News Item
Wagging school to get harder
Melbourne Sun Herald
by MARY PAPADAKIS January 07, 2007
VICTORIAN schools are using mobile phone technology to catch out truants as new figures show students on average missed an average of 14 days of school each in 2005.
Parents have received instant text messages alerting them to their child's unexplained absence.
The growing use of SMS comes after Department of Education figures show state school students have been absent an average of 14.3 days in 2005 -- up from 13.79 days in 2004.
So far, 19 Victorian government and three private secondary schools have adopted an SMS system offered by Adelaide-based company MGM Wireless.
The company's Victorian director, Kim White, said Victoria would also have its first primary school using the system by the start of first term.
Mr White said the company hoped to more than double the number of Victorian schools involved by the end of 2007. About 250 Australian schools use the system.
"Truancy and unexplained absences are a very real issue and it is for that reason that schools are turning to us for help," he said.
Mr White said the system had an immediate impact on absenteeism.
"We can see in excess of a 50 per cent improvement straight away," he said.

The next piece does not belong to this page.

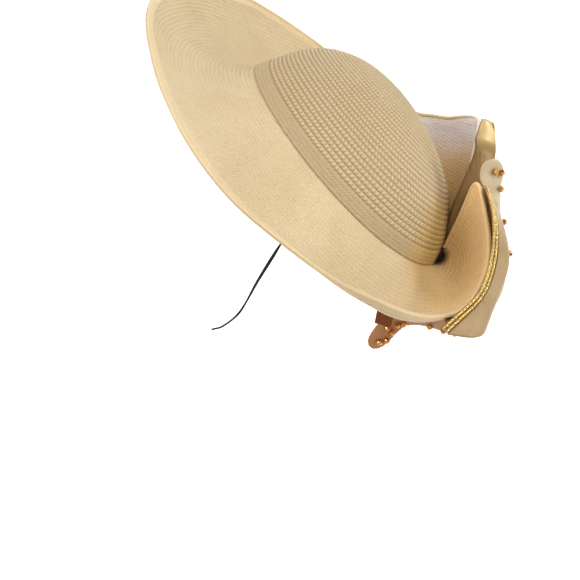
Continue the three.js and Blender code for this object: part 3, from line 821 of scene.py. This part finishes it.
def finish_piece(piece, looks, node):
    """Gives a piece its materials, and says which body it rides on, which node it replaces."""
    for look in looks:
        piece.data.materials.append(look)
    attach(piece, "root")
    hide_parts(node)
    return piece


# Crown and its band

def crown():
    """Rounded rows of braid on the crown's surface, CROWN_STEPS steps to a row: the outer face stands out by
    0.34 ridge - 0.26, fading at the tip. The lowest row lies inside the band."""
    middle, turn = crown_rows(-WALL / 2, CROWN_COUNT * CROWN_STEPS, 288)
    normal = -normals(middle, wrap=True)
    normal[:, -1] = unit(normal[:, -2].mean(axis=0))
    count = np.arange(middle.shape[1]) / CROWN_STEPS
    fade = np.clip((CROWN_COUNT - count) / 1.5, 0, 1)
    relief = (0.34 * ridge(count + 0.5) - 0.26) * fade
    outer = middle + normal * (WALL / 2 + relief)[:, None]
    inner = middle - normal * (WALL / 2 + 0.5 * relief)[:, None]
    uv = uv_grid((turn / 360)[:, None], count + 0.5)
    # Painted shade at the slit's foot and painted golden shadow round it, on the outside
    masks = slit_masks(outer, 0.85)
    return shell("crown_straw", inner, outer, uv, masks, wrap=True, pole=True, period=1.0)


def crown_band():
    """Plain band of four flat braids round the crown's foot, a little uneven, its top rim rounded in."""
    level = np.linspace(-0.04, BAND_TOP - 0.05, 21)
    turn = round_turns(264)
    middle = crown_surface(turn[:, None], level[None, :], 0.4 - WALL / 2)
    normal = -normals(middle, wrap=True)
    share = np.linspace(0, 1, len(level))
    rim = -0.3 * np.exp(-(1 - share) * 30)
    wave = 0.3 * ripple(turn[:, None] * 1.7, BAND_HEIGHT * share, 31, 9) * np.sin(np.pi * share)
    outer = middle + normal * (WALL / 2 + rim + wave)[..., None]
    inner = middle - normal * (WALL / 2)
    uv = uv_grid((turn / 360)[:, None], share * 4)
    # Painted shade at the slit's foot and painted golden shadow round it, on the outside
    return shell("crown_band_straw", inner, outer, uv, slit_masks(outer, 0.85), wrap=True, period=1.0)


finish_piece(crown(), [straw_crown], "crown")
finish_piece(crown_band(), [straw_band], "crown_band")


# Brim and the wired edge

def brim_stations(count):
    """Places spaced evenly along the brim's middle line, with more at the two rounded corners."""
    last = len(BRIM) - 1
    fine = np.linspace(0, last, 4000)
    run = lengths_along(brim_surface(fine, np.full_like(fine, 0.7)))
    even = np.interp(np.linspace(0, run[-1], count), run, fine)
    near = np.array([0.02, 0.05, 0.09, 0.14, 0.2, 0.27, 0.35])
    return np.unique(np.concatenate([even, near, last - near]))


def brim():
    """The straw sheet: rows of braid BRIM_PITCH apart counted from the crown's seam, stronger at the front, a
    flat hem inside the wired edge and along both lips of the slit, and a slow unevenness."""
    place = brim_stations(330)
    last = len(BRIM) - 1
    reach, _ = corner(place)
    span = size_of(brim_surface(place, reach) - brim_surface(place, 0 * place))
    step = np.linspace(-0.02, 1, 137)[None, :]
    t = step * (reach + 1.2 / span)[:, None]
    every = np.broadcast_to(place[:, None], t.shape)
    middle = brim_surface(every, t)
    length = lengths_along(middle, axis=1)
    whole = lengths_along(brim_surface(every, step + 0 * t), axis=1)
    edge = whole[:, -1:] - length
    for lip in (0.0, float(last)):
        side = size_of(middle - brim_surface(np.full_like(t, lip), t))
        near = np.abs(place - lip)[:, None] < 3
        edge = np.where(near, np.minimum(edge, side), edge)
    edge = edge + 2 * BEAD_RADIUS
    run = lengths_along(brim_surface(place, np.full_like(place, 0.5)))
    share = run / run[-1]
    row = length / BRIM_PITCH
    turn = along(BRIM, place)[:, :1] + 0 * edge
    ahead = np.exp(-((turn + 12) / 42) ** 2)
    inside = np.clip((edge - HEM) / 2, 0, 1)
    relief = (0.16 * ridge(row, 0.8) - 0.1) * inside * np.clip(length / 4 - 0.5, 0, 1) * (1 + ahead)
    bulge = 0.12 * np.exp(-((edge - 5) / 1.6) ** 2)
    uneven = 0.3 * ripple(run[:, None], length, 5, 40) * np.clip(length / 20, 0, 1)
    normal = normals(middle)
    front = middle - normal * (WALL / 2 + relief + bulge + uneven)[..., None]
    back = middle + normal * (WALL / 2 + relief - uneven)[..., None]
    uv = uv_grid(share[:, None], row)
    # The flaps' painted light: warm reflected light on the near one, a lighter tone and sheen on the far one
    near = rising(turn, 140, 30)
    masks = {"edge": edge, "front": ahead, "near_flap_warm_light": 0.9 * near, "far_flap_light": (0, rising(-turn, 95, 30))}
    # Painted shade at the slit's foot and painted golden shadow round it, less where the near flap's light is
    # painted
    masks.update(slit_masks(front, 0.75 * (1 - 0.6 * near)))
    return shell("brim_straw", back, front, uv, masks)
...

An SMS is sent to parents or guardians of a child absent from roll call asking for an explanation.
The messages continue until contact is made.
The system also monitors trends in student attendance and alerts parents and schools to repeated absenteeism.
Mr White said the system, which costs schools about $10,000 each year to run, also relieved teachers and administration staff from having to chase up absent students.
Victorian Principals Association president Fred Ackerman said attendance was typically a problem in the early and second last years of primary school and the middle years of secondary school.
"Attendance needs to be consistent across all of the 13 years," Mr Ackerman said. "It's a significant issue for Victorian schools and it's a growing problem."